Purchasing manager indexes from the United States, due at 1425 GMT, will be watched for a reading on where global growth is headed.
The MSCI All-Country World Index of stocks was down 0.1 percent on the day, and set for a second week in the red.
U.S. equity futures were pointing to weakness on Wall Street when trading resumes Friday. S&P E-mini futures were down half a percent.
DARKENING OUTLOOK
On Thursday, stock markets in Europe were hit by disappointing earnings, underscoring the lingering anxiety among equity investors as trade tensions, slowing global investment and growth.
A draft deal between Britain and the European Union on future relations reached on Thursday did little to lighten the mood.
Daiwa analyst Chris Scicluna said: "Asian equity indices have largely picked up the baton of negativity from European markets yesterday."
He noted investor apprehension was high before next week's Buenos Aires bilateral meeting between U.S. President Donald Trump and Chinese President Xi Jinping, and added: "Following VP Pence's tough rhetoric at the APEC summit, making it clear that the Trump administration is in no hurry to end the trade war and calling on China to change its ways, that's perhaps no surprise."
In the currency market, the pound was down 0.3 percent, buying $1.2830 after rising more than 1 percent on the news of the draft agreement between Britain and the EU, which describes a close post-Brexit relationship. The agreement follows a draft treaty last week that set the terms for Britain's departure from the EU in March.
The dollar weakened 0.1 percent against the yen to 112.84. Against a basket of currencies, the greenback was higher 0.13 percent.

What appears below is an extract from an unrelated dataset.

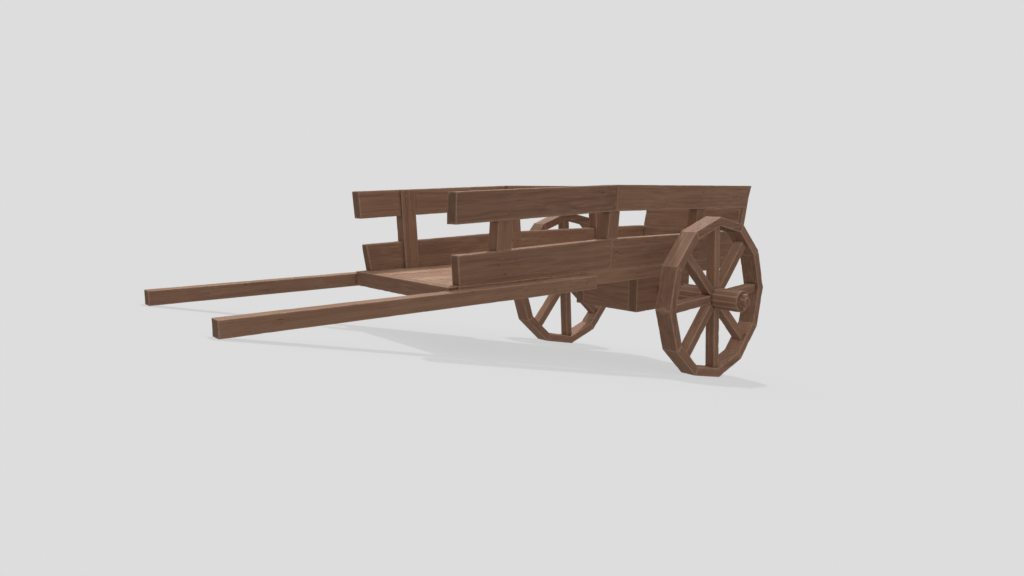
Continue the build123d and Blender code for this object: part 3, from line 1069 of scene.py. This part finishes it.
def build_peg_tree():
    """A tree that stands a round peg with a worn head on each point of a mesh."""
    tree = bpy.data.node_groups.new("pegs", "GeometryNodeTree")
    for name, kind in (
        ("Geometry", "NodeSocketGeometry"),
        ("Proud", "NodeSocketFloat"),
        ("Seed", "NodeSocketInt"),
        ("Up", "NodeSocketVector"),
        ("Material", "NodeSocketMaterial"),
    ):
        tree.interface.new_socket(name, in_out="INPUT", socket_type=kind)
    tree.interface.new_socket("Geometry", in_out="OUTPUT", socket_type="NodeSocketGeometry")
    given = tree.nodes.new("NodeGroupInput").outputs

    def saved(geometry, name, kind, value):
        inputs = {"Geometry": geometry, "Name": name, "Value": value}
        return result(
            tree, "GeometryNodeStoreNamedAttribute", inputs, data_type=kind, domain="POINT"
        )

    def read(name, kind):
        made = new_node(tree, "GeometryNodeInputNamedAttribute", {"Name": name}, data_type=kind)
        return shown(made.outputs, "Attribute")

    def uneven(low, high, shift):
        inputs = {"Min": low, "Max": high, "Seed": plus(tree, given["Seed"], shift)}
        made = new_node(tree, "FunctionNodeRandomValue", inputs, data_type="FLOAT")
        return shown(made.outputs, "Value")

    foot, shoulder, top = ROD
    rod = result(
        tree, "GeometryNodeMeshCylinder",
        {
            "Vertices": 12, "Side Segments": 3, "Fill Segments": 1, "Radius": 1.0,
            "Depth": top - foot,
        },
        "Mesh", fill_type="TRIANGLE_FAN",
    )
    place = result(tree, "GeometryNodeInputPosition")
    x, y, z = split(tree, place)
    neck = less(tree, given["Proud"], PEG_ROUNDING)
    body = ranged(tree, z, foot, shoulder, -PEG_DEPTH, neck)
    cap = ranged(tree, z, shoulder, top, 0.0, PEG_ROUNDING)
    narrowed = ranged(tree, z, shoulder, top, 1.0, PEG_NARROW)
    off_middle = vectors(tree, "LENGTH", stretched(tree, place, (1.0, 1.0, 0.0)), output="Value")
    crown = less(tree, 1.0, off_middle, clamp=True)
    crown = times(tree, crown, times(tree, cap, PEG_CROWN))
    height = plus(tree, plus(tree, body, cap), crown)
    shaped = joined(tree, times(tree, x, narrowed), times(tree, y, narrowed), height)
    peg = result(tree, "GeometryNodeSetPosition", {"Geometry": rod, "Position": shaped})
    peg = saved(peg, "local", "FLOAT_VECTOR", place)
    peg = saved(peg, "end", "FLOAT", maths(tree, "GREATER_THAN", z, ROD_END))

    points = saved(given["Geometry"], "tone", "FLOAT", uneven(-1.0, 1.0, 1))
    upright = result(
        tree, "FunctionNodeAlignRotationToVector", {"Vector": read("outward", "FLOAT_VECTOR")},
        axis="Z",
    )
    turn = result(
        tree, "FunctionNodeAxisAngleToRotation", {"Axis": (0, 0, 1), "Angle": uneven(0.0, 6.28, 2)}
    )
    turned = result(
        tree, "FunctionNodeRotateRotation", {"Rotation": upright, "Rotate By": turn},
        rotation_space="LOCAL",
    )
    radius = read("radius", "FLOAT")
    scale = joined(tree, radius, radius, times(tree, radius, uneven(*PEG_LENGTHS, 3)))
    pegs = result(
        tree, "GeometryNodeInstanceOnPoints",
        {"Points": points, "Instance": peg, "Rotation": turned, "Scale": scale},
    )
    real = result(tree, "GeometryNodeRealizeInstances", {"Geometry": pegs})

    x, y, z = split(tree, read("local", "FLOAT_VECTOR"))
    sized = stretched(tree, joined(tree, z, x, y), radius)
    grain = vectors(tree, "ADD", sized, read("offset", "FLOAT_VECTOR"))
    real = saved(real, "grain", "FLOAT_VECTOR", grain)
    normal = result(tree, "GeometryNodeInputNormal")
    sky = vectors(tree, "DOT_PRODUCT", normal, given["Up"], "Value")
    real = saved(real, "sky", "FLOAT", sky)
    painted = result(
        tree, "GeometryNodeSetMaterial", {"Geometry": real, "Material": given["Material"]}
    )
    new_node(tree, "NodeGroupOutput", {"Geometry": painted})
    return tree


def peg_piece(body, slot, pegs):
    """One piece with all the pegs of a body, from (place, outward, radius) triples."""
    sizes = settings().pegs
    tree = bpy.data.node_groups.get("pegs") or build_peg_tree()
    mesh = bpy.data.meshes.new(f"{body}_peg_places")
    mesh.from_pydata([tuple(place) for place, _, _ in pegs], [], [])
    spread = random.Random(sizes.seed)
    offsets = [[spread.uniform(0, GRAIN_LENGTH), spread.uniform(0, 1), PEG_PITH] for _ in pegs]
    store(mesh, "outward", np.array([tuple(outward) for _, outward, _ in pegs]))
    store(mesh, "radius", np.array([radius for _, _, radius in pegs]))
    store(mesh, "offset", np.array(offsets))
    holder = placed(f"{body}_peg_places", mesh)
    modifier = holder.modifiers.new("pegs", "NODES")
    modifier.node_group = tree
    values = {"Proud": sizes.proud, "Seed": sizes.seed, "Up": tuple(UP), "Material": wood(slot)}
    for item in tree.interface.items_tree:
        if item.in_out == "INPUT" and item.name in values:
            modifier[item.identifier] = values[item.name]
    evaluated = holder.evaluated_get(bpy.context.evaluated_depsgraph_get())
    made = bpy.data.meshes.new_from_object(evaluated)
    bpy.data.objects.remove(holder)
    made.name = f"{body}_pegs"
    smooth_by_area(made)
    piece = placed(f"{body}_pegs", made)
    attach(piece, body)


# Painted shade and grime where timbers shelter each other


def occluded(tree, place, normal, directions, reach):
    """How closely other timber shelters a point, from 0 in the open to 1."""
    side = normal.orthogonal().normalized()
    across = normal.cross(side)
    start = place + normal * RAY_LIFT
    total = 0.0
    for first, second in directions:
        travel = (normal * RAY_RISE + side * first + across * second).normalized()
        distance = tree.ray_cast(start, travel, reach)[3]
        if distance is not None:
            total += 1 - distance / reach
    return total / len(directions)


def store_occlusion(body, sizes):
    """Stores on each point of a body's timbers how closely other timber shelters it, which sets the
    painted shade and grime there.
    """
    nodes = sorted(node for node, carrier in BODIES.items() if carrier == body)
    tree = piece_tree(nodes)
    turns = [math.tau * index / sizes.rays for index in range(sizes.rays)]
    directions = [(math.cos(turn), math.sin(turn)) for turn in turns]
    for node in nodes:
        mesh = bpy.data.objects[f"{node}_timber"].data
        occlusion = [
            occluded(tree, vert.co, vert.normal, directions, sizes.reach) for vert in mesh.vertices
        ]
        mesh.attributes["occlusion"].data.foreach_set("value", occlusion)


# Operators


class CART_OT_shafts(bpy.types.Operator):
    """Make the two shafts"""

    bl_idname = "cart.shafts"
    bl_label = "Shafts"

    def execute(self, context):
        for node in both("shaft"):
            dress(node, checks=3)
        return {"FINISHED"}


class CART_OT_bed(bpy.types.Operator):
    """Make the bed's sills, crossbeams and planks"""

    bl_idname = "cart.bed"
    bl_label = "Bed"

    def execute(self, context):
        dress("bed_sills", checks=2)
        dress("bed_crossbeams", checks=0)
        dress("front_crossbeam", checks=2)
        dress("bed_planks", checks=2)
        return {"FINISHED"}


class CART_OT_walls(bpy.types.Operator):
    """Make the side walls' boards, rails and posts"""

    bl_idname = "cart.walls"
    bl_label = "Side walls"

    def execute(self, context):
        for name in WALL_BOARDS:
            for node in both(name):
                dress(node, checks=3)
        for node in both("stakes") + both("main_post"):
            dress(node, checks=1)
        return {"FINISHED"}


class CART_OT_tail(bpy.types.Operator):
    """Make the tail's boards, posts and battens"""

    bl_idname = "cart.tail"
    bl_label = "Tail"

    def execute(self, context):
        dress("tail_boards", checks=2)
        dress("tail_battens", checks=1)
        for node in both("tail_post"):
            dress(node, checks=1)
        return {"FINISHED"}


class CART_OT_axle(bpy.types.Operator):
    """Make the axle, its block and the linchpins"""

    bl_idname = "cart.axle"
    bl_label = "Axle"

    def execute(self, context):
        dress("axle_beam", checks=0, small=True)
        dress("axle_cheeks", checks=2)
        dress("axle_end_boards", checks=1)
        dress("linchpins", checks=0, small=True)
        return {"FINISHED"}


class CART_OT_wheels(bpy.types.Operator):
    """Make the wheels' naves, spokes and felloes"""

    bl_idname = "cart.wheels"
    bl_label = "Wheels"

    def execute(self, context):
        for side in SIDES:
            dress(f"{side}_wheel_nave", checks=2, small=True)
            dress(f"{side}_wheel_spokes", checks=0, small=True)
            dress(f"{side}_wheel_elbow_felloes", checks=1)
            dress(f"{side}_wheel_straight_felloes", checks=1)
        return {"FINISHED"}


class CART_OT_pegs(bpy.types.Operator):
    """Make the pegs of the cart and of its wheels"""

    bl_idname = "cart.pegs"
    bl_label = "Pegs"

    def execute(self, context):
        sizes = settings().pegs
        fixed = bed_pegs(sizes) + tail_pegs(sizes) + block_pegs(sizes)
        for side in SIDES:
            fixed += wall_pegs(side, sizes) + shaft_pegs(side, sizes)
            peg_piece(f"{side}_wheel", "wheel_wood", rim_pegs(side, sizes))
        peg_piece("cart", "frame_wood", fixed)
        return {"FINISHED"}


class CART_OT_shade_and_grime(bpy.types.Operator):
    """Work out where timbers shelter each other, for the painted shade and grime"""

    bl_idname = "cart.grime"
    bl_label = "Grime"

    def execute(self, context):
        for body in sorted(set(BODIES.values())):
            store_occlusion(body, settings().grime)
        return {"FINISHED"}


def camera_apart(tree, others, seen):
    """A shader that is one to the camera and another to the light."""
    is_camera = result(tree, "ShaderNodeLightPath", output="Is Camera Ray")
    return result(tree, "ShaderNodeMixShader", {0: is_camera, 1: others, 2: seen})


def stage_world(stage):
    """Plain soft light from all round, brighter above, behind a plain backdrop."""
    world = bpy.data.worlds.new("studio")
    bpy.context.scene.world = world
    tree = cleared(world)
    direction = result(tree, "ShaderNodeTexCoord", output="Generated")
    height = split(tree, direction)["Z"]
    level = ranged(tree, height, 0.0, 1.0, stage.horizon_light, stage.dome_light)
    lit, seen = (
        result(tree, "ShaderNodeBackground", {"Color": colour, "Strength": strength})
        for colour, strength in ((WHITE, level), ((*stage.backdrop, 1), 1.0))
    )
    new_node(tree, "ShaderNodeOutputWorld", {"Surface": camera_apart(tree, lit, seen)})


def stage_floor(stage):
    """A wide plain floor that keeps the cart's shadow."""
    solid = bmesh.new()
    bmesh.ops.create_circle(solid, cap_ends=True, segments=96, radius=FLOOR_RADIUS)
    mesh = bpy.data.meshes.new("floor")
    solid.to_mesh(mesh)
    solid.free()
    floor = placed("floor", mesh)
    material = bpy.data.materials.new("plain_floor")
    tree = cleared(material)
    # A sky that brightens evenly with height gives flat ground two thirds of what is added
    open_light = stage.horizon_light + (stage.dome_light - stage.horizon_light) * 2 / 3
    for level, travel in ((stage.key_light, KEY_TRAVEL), (stage.overhead_light, OVERHEAD_TRAVEL)):
        open_light -= level * in_world(travel).z
    lit_colour = [channel / open_light for channel in stage.backdrop] + [1.0]
    lit = result(tree, "ShaderNodeBsdfDiffuse", {"Color": lit_colour})
    even, sent = (
        result(tree, "ShaderNodeEmission", {"Color": colour, "Strength": strength})
        for colour, strength in (((*stage.backdrop, 1), 1.0), (WHITE, stage.floor_light))
    )
    seen = result(tree, "ShaderNodeMixShader", {0: stage.shadow_share, 1: even, 2: lit})
    new_node(tree, "ShaderNodeOutputMaterial", {"Surface": camera_apart(tree, sent, seen)})
    mesh.materials.append(material)


def stage_lamp(name, level, travel, spread=0.0, shadow=False):
    """A far lamp that adds a level of light on a face turned to it."""
    lamp = bpy.data.lights.new(name, "SUN")
    lamp.energy = level * math.pi
    lamp.angle = spread
    lamp.use_shadow = shadow
    holder = placed(name, lamp)
    holder.rotation_mode = "QUATERNION"
    holder.rotation_quaternion = in_world(travel).to_track_quat("-Z", "Y")


def stage_camera(stage):
    """The photograph's camera, level with the cart's own bed as it is there."""
    turn, tilt = stage.camera_heading, stage.camera_tilt
    flat = math.cos(tilt)
    look = Vector((flat * math.cos(turn), flat * math.sin(turn), math.sin(tilt)))
    right = look.cross(Vector((0, 0, 1))).normalized()
    axes = Matrix((right, right.cross(look), -look)).transposed().to_4x4()
    axes.translation = Vector(stage.camera_place)
    data = bpy.data.cameras.new("camera")
    data.sensor_width = SENSOR_WIDTH
    data.lens = stage.focal_pixels / IMAGE_WIDTH * SENSOR_WIDTH
    camera = placed("camera", data)
    camera.matrix_world = LEVEL @ axes
    bpy.context.scene.camera = camera


class CART_OT_stage(bpy.types.Operator):
    """Set up the floor, the light and the camera"""

    bl_idname = "cart.stage"
    bl_label = "Stage"

    def execute(self, context):
        stage = settings().stage
        stage_world(stage)
        stage_floor(stage)
        stage_lamp("key", stage.key_light, KEY_TRAVEL, stage.key_spread, shadow=True)
        stage_lamp("overhead", stage.overhead_light, OVERHEAD_TRAVEL)
        stage_lamp("fill", stage.fill_light, FILL_TRAVEL)
        stage_camera(stage)
        context.scene.view_settings.view_transform = "Standard"
        return {"FINISHED"}


class CartSettings(bpy.types.PropertyGroup):
    """All the cart's settings."""

    timber: PointerProperty(type=CartTimberSettings)
    pegs: PointerProperty(type=CartPegSettings)
    grime: PointerProperty(type=CartShadeAndGrimeSettings)
    finish: PointerProperty(type=CartFinishSettings)
    stage: PointerProperty(type=CartStageSettings)


STEPS = (
    CART_OT_shafts, CART_OT_bed, CART_OT_walls, CART_OT_tail, CART_OT_axle, CART_OT_wheels,
    CART_OT_pegs, CART_OT_shade_and_grime, CART_OT_stage,
)


class CART_PT_panel(bpy.types.Panel):
    """Lists the cart's steps and settings"""

    bl_idname = "CART_PT_panel"
    bl_label = "Timber Cart"
    bl_space_type = "VIEW_3D"
    bl_region_type = "UI"
    bl_category = "Cart"

    def draw(self, context):
        layout = self.layout
        for step in STEPS:
            layout.operator(step.bl_idname)
        for name in ("timber", "pegs", "grime", "finish", "stage"):
            group = getattr(context.scene.timber_cart, name)
            box = layout.box()
            for field in type(group).__annotations__:
                box.prop(group, field)


CLASSES = (
    CartTimberSettings, CartPegSettings, CartShadeAndGrimeSettings, CartFinishSettings, CartStageSettings,
    CartSettings, *STEPS, CART_PT_panel,
)


def register():
    for each in CLASSES:
        bpy.utils.register_class(each)
    bpy.types.Scene.timber_cart = PointerProperty(type=CartSettings)


def unregister():
    del bpy.types.Scene.timber_cart
    for each in reversed(CLASSES):
        bpy.utils.unregister_class(each)


def main():
    """Makes the whole cart and its stage."""
    register()
    for step in STEPS:
        family, name = step.bl_idname.split(".")
        getattr(getattr(bpy.ops, family), name)()


if __name__ == "__main__":
    main()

China's yuan fell to 6.9498 per dollar, with trade concerns weighing. The currency has also come under pressure in recent weeks in sympathy with falling Chinese rates, with yields on shorter-term Chinese government bonds below their U.S. counterparts.

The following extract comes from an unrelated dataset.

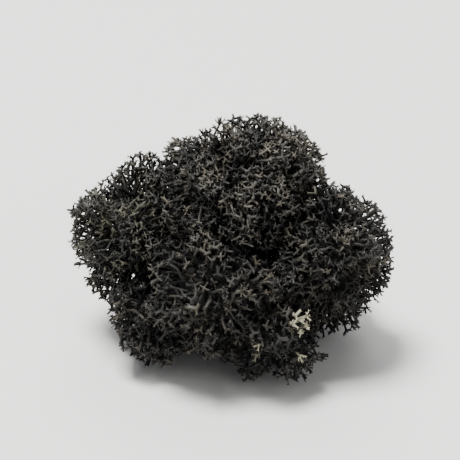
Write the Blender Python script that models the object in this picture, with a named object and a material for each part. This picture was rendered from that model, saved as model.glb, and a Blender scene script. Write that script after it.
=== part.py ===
"""Reindeer moss clump: a cushion of black-dyed lichen, nine rounded heads of forked, star-tipped tufts."""

import math
from dataclasses import dataclass

import bmesh
import bpy
import numpy as np
from mathutils import Quaternion, Vector
from mathutils.bvhtree import BVHTree

MM = 0.001

# The flat spot the clump rests on is centred on the origin, and +Z is up.
FLAT_SPOT_SIDES = 14
FLOOR_CLEARANCE = 0.5 * MM

# Branchlets: half-thickness at the root, at the first fork, at the second fork, and how far a fork swells.
ROOT_RADIUS = 0.74 * MM
FORK_RADIUS = 0.56 * MM
ARM_RADIUS = 0.46 * MM
FORK_SWELLING = 0.30 * MM
COLLAR_HEIGHT = 0.35 * MM

# Share of its length at which a branchlet forks for the first and the second time.
FIRST_FORK = 0.50
SECOND_FORK = 0.79

# Each branchlet covers a cell of the clump's outside, and its arms and tips reach a share of that cell.
SURFACE_PER_SPRIG = 41.0 * MM * MM
CELL_RADIUS = math.sqrt(SURFACE_PER_SPRIG / math.pi)
ARM_SPREAD = 0.58
TIP_SPREAD = 0.40
LENGTH_JITTER = 0.07
TURN_JITTER = 0.2
SIDEWAYS = Vector((0.31, 0.52, 0.79))

# A branchlet that meets another is tried shorter and leaned further out, down to these least lengths.
LENGTH_SHARES = (1.0, 0.96, 0.92, 0.88, 0.83, 0.77, 0.7, 0.62, 0.54)
LEANS = (0.0, 0.15, 0.35, 0.6)
SHORTEST_STEM = 1.2 * MM
SHORTEST_TIP = 0.8 * MM
FORK_CLEARANCE = 0.7 * MM

# Branchlets stay on their own side of the crease between two heads: thick forks by more than thin tips.
FORK_GAP = 1.5 * MM
TIP_GAP = 0.45 * MM
CREASE_FILL = 4.5 * MM
CREASE_ROUNDING = 2.4 * MM
CREASE_SEARCH = 6 * MM
FARTHEST_BEND = 3.2 * MM


@dataclass
class Head:
    """A head: a lumpy dome whose knobs are balls set round its centre, over a smaller core."""

    name: str
    centre: tuple
    radius: float
    knob_count: int
    core_share: float
    looseness: float
    colour: tuple
    seed: int


CHARCOAL = (0.034, 0.033, 0.029)
OLIVE = (0.034, 0.034, 0.024)
SHADED = (0.028, 0.027, 0.025)

# Knobs: how far from the head's centre and how large, as shares of its radius.
KNOB_REACH = 0.58
KNOB_RADIUS = 0.44

# Cores: their least size beside another head, what they keep from it and from the floor, and their lumps.
LEAST_CORE = 0.25
CORE_GAP = 1.0 * MM
CORE_FLOOR = 2.0 * MM
CORE_LUMPS = 0.86
ROOT_DEPTH = 0.93
ROOT_SEARCH = 4 * MM

HEADS = (
    Head("head_crown", (1, 2, 29.5), 17.5, 20, 0.53, 0.7, CHARCOAL, 11),
    Head("head_right", (17.5, -2, 22.5), 13.8, 12, 0.50, 0.8, CHARCOAL, 12),
    Head("head_left", (-17, 0, 21), 15.0, 13, 0.50, 0.8, OLIVE, 13),
    Head("head_front", (-1, -13, 18.5), 13.8, 12, 0.50, 0.9, CHARCOAL, 14),
    Head("head_rear", (2, 15, 19.5), 14.5, 12, 0.50, 0.8, SHADED, 15),
    Head("head_low_front", (9.5, -12.5, 10.7), 11.3, 9, 0.46, 1.4, SHADED, 16),
    Head("head_low_left", (-13, -10.5, 10.5), 11.0, 9, 0.46, 1.2, SHADED, 17),
    Head("head_low_right", (16, 6.5, 11.2), 11.8, 9, 0.46, 1.2, SHADED, 18),
    Head("head_low_rear", (-11, 12, 10.8), 11.5, 9, 0.46, 1.2, SHADED, 19),
)

# The crown's stems run down through the middle of the clump: height and half-width of their bundle.
STEM_RINGS = ((0.0, 5.8), (1.8, 5.0), (6.0, 4.0), (10.0, 4.4), (15.0, 3.8), (22.0, 5.2))
STEM_SPRIGS = 16
STEM_SPRIG_LENGTH = 6.0 * MM
STEM_SPRIG_HEIGHTS = (3.0 * MM, 12.0 * MM)
STEM_SPRIG_DROOP = 1.5 * MM
GOLDEN_ANGLE = math.pi * (3 - math.sqrt(5))


def clear_scene():
    for obj in list(bpy.data.objects):
        bpy.data.objects.remove(obj, do_unlink=True)
    for mesh in list(bpy.data.meshes):
        bpy.data.meshes.remove(mesh)


def sphere_directions(count, rng):
    """Evenly spread directions, by the golden angle, turned at random."""
    turn = Quaternion(rng.normal(size=4).tolist()).normalized()
    directions = []
    for i in range(count):
        z = 1 - (2 * i + 1) / count
        flat = math.sqrt(1 - z * z)
        angle = GOLDEN_ANGLE * i
        directions.append(turn @ Vector((flat * math.cos(angle), flat * math.sin(angle), z)))
    return directions


def knobs_of(head):
    """The balls of a head, as rows of x, y, z and radius."""
    rng = np.random.default_rng(head.seed)
    centre = Vector(head.centre) * MM
    radius = head.radius * MM
    rows = []
    for direction in sphere_directions(head.knob_count, rng):
        place = centre + direction * KNOB_REACH * radius * rng.uniform(0.95, 1.05)
        rows.append((*place, KNOB_RADIUS * radius * rng.uniform(0.93, 1.07)))
    return np.array(rows)


def stem_balls():
    """Balls round the crown's stem bundle and its side shoots, to keep the other heads off them."""
    return np.array([(0.0, 0.0, z * MM, width * MM + STEM_SPRIG_LENGTH * 0.6) for z, width in STEM_RINGS])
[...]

In commodities markets, oil prices fell to their lowest in a year, on course for their biggest one-month decline since late 2014, even as oil producers consider cutting production to try to stem a rising global surplus.
U.S. crude was trading down 4.4 percent at $52.23 while Brent crude futures were last down 2.5 percent at $61.05 a barrel.
Spot gold was down 0.4 percent at $1,222.33 per ounce.